Option A (Best-of-N): N = 10,000 / 1,000 = 10 tries
- Coverage: 1 - (0.42)^10 ≈ 0.9968 (99.68%)
Option B (Sequential Revision): R = (10,000 / 1,000) - 1 = 9 rounds
- Final accuracy: p_0 + 9 × Δp = 0.2 + 9 × 0.05 = 0.65 (65%)
For this problem:
- Best-of-N wins (99.68% vs 65%)
Now change the budget to B = 50,000 tokens:
Option A (Best-of-N): N = 50 tries
- Coverage: 1 - (0.42)^50 ≈ 0.99999 (essentially 100%)
Option B (Sequential Revision): R = 49 rounds
- Final accuracy: 0.2 + 49 × 0.05 = 2.65 (capped at 1.0 = 100%)
The model saturates — it can’t improve beyond 100% accuracy. But in this regime, both strategies reach near-perfect accuracy with the same budget.
Cost-Benefit Analysis: When Sequential Revision Wins
For a hard problem with p_0 = 0.1 (10%), Δp = 0.05:
Best-of-N Analysis:
N = 1: P = 0.1
N = 2: P = 1 - 0.9^2 = 0.19
N = 5: P = 1 - 0.9^5 = 0.409
N = 10: P = 1 - 0.9^10 = 0.652
N = 20: P = 1 - 0.9^20 = 0.878
N = 50: P = 1 - 0.9^50 = 0.995
Sequential Revision Analysis:
Round 1: P = 0.1
Round 2: P = 0.15
Round 5: P = 0.30
Round 10: P = 0.55
Round 20: P = 1.0 (saturates)
To reach 65% accuracy:
- Best-of-N: need N ≈ 10 tries
- Sequential Revision: need R ≈ 10 rounds
Same number of rounds!
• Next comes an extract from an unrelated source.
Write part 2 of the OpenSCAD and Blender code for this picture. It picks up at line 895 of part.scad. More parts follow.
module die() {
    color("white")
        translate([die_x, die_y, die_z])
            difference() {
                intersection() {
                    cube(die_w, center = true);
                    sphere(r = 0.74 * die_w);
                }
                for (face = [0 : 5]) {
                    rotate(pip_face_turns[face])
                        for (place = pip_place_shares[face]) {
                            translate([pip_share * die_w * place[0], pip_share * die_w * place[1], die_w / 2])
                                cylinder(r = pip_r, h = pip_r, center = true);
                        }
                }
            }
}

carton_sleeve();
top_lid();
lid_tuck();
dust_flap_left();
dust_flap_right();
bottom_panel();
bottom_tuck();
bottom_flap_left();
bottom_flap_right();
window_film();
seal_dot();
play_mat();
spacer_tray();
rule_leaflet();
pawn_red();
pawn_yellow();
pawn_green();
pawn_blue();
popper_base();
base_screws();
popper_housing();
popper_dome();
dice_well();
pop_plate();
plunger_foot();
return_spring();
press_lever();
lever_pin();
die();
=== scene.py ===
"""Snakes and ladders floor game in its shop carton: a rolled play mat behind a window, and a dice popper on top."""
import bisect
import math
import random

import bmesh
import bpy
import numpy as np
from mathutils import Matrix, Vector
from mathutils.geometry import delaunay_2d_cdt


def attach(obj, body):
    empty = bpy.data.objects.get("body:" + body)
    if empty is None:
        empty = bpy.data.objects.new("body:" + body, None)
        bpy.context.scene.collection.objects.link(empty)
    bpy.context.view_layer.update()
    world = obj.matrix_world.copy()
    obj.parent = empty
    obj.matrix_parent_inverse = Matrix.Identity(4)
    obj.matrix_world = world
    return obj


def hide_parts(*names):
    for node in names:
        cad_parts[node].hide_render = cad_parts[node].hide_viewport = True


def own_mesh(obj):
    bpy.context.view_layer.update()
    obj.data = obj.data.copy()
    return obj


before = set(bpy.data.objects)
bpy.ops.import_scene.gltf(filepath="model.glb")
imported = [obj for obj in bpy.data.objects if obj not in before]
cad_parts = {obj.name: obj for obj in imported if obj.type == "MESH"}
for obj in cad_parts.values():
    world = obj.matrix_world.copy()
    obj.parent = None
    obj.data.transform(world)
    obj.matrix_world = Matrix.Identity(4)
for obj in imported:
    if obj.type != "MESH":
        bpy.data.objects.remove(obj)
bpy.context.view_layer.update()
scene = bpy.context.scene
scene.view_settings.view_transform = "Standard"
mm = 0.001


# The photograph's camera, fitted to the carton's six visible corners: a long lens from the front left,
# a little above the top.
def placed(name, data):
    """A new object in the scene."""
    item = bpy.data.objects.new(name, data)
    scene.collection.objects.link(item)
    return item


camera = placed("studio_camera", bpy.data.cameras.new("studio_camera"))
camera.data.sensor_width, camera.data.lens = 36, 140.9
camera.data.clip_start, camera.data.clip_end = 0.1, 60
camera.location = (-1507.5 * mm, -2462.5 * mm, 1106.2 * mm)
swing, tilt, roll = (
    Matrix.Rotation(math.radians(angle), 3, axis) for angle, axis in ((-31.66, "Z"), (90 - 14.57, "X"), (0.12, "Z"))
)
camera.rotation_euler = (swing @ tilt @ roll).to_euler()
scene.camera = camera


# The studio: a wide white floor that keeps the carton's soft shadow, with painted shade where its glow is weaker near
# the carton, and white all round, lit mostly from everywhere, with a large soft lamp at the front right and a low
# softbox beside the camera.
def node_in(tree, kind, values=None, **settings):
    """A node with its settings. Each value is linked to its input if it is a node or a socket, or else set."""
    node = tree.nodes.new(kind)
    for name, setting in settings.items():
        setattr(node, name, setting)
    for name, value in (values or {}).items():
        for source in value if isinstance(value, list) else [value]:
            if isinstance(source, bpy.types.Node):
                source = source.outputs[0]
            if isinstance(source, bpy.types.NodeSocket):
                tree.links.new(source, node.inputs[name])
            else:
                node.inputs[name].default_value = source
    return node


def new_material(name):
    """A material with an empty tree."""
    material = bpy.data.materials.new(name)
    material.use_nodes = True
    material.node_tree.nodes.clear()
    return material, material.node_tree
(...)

But the compute is different:
- Best-of-N: 10 forward passes, each generating a full solution
- Sequential Revision: 10 critique + revision rounds (might be cheaper per round if critique is shorter)
The paper’s insight: sequential revision scales better for hard problems because each refinement directly targets the weakness, whereas best-of-N is sampling randomly.
Key Equations Summary
Best-of-N coverage:
P_N = 1 - (1 - p)^N
Sequential revision (linear model):
p_r = p_0 + r × Δp (capped at 1.0)
Compute budget constraint:
B = N × K (best-of-N)
B ≈ K × (1 + R) (sequential revision)
Optimal strategy:
If (1 - p)^N > p_0 + r × Δp for same budget → use best-of-N
If p_0 + r × Δp > (1 - (1-p)^N) for same budget → use sequential revision
The paper shows empirically that for MATH and hard reasoning tasks, sequential revision (and variants like search) is compute-optimal.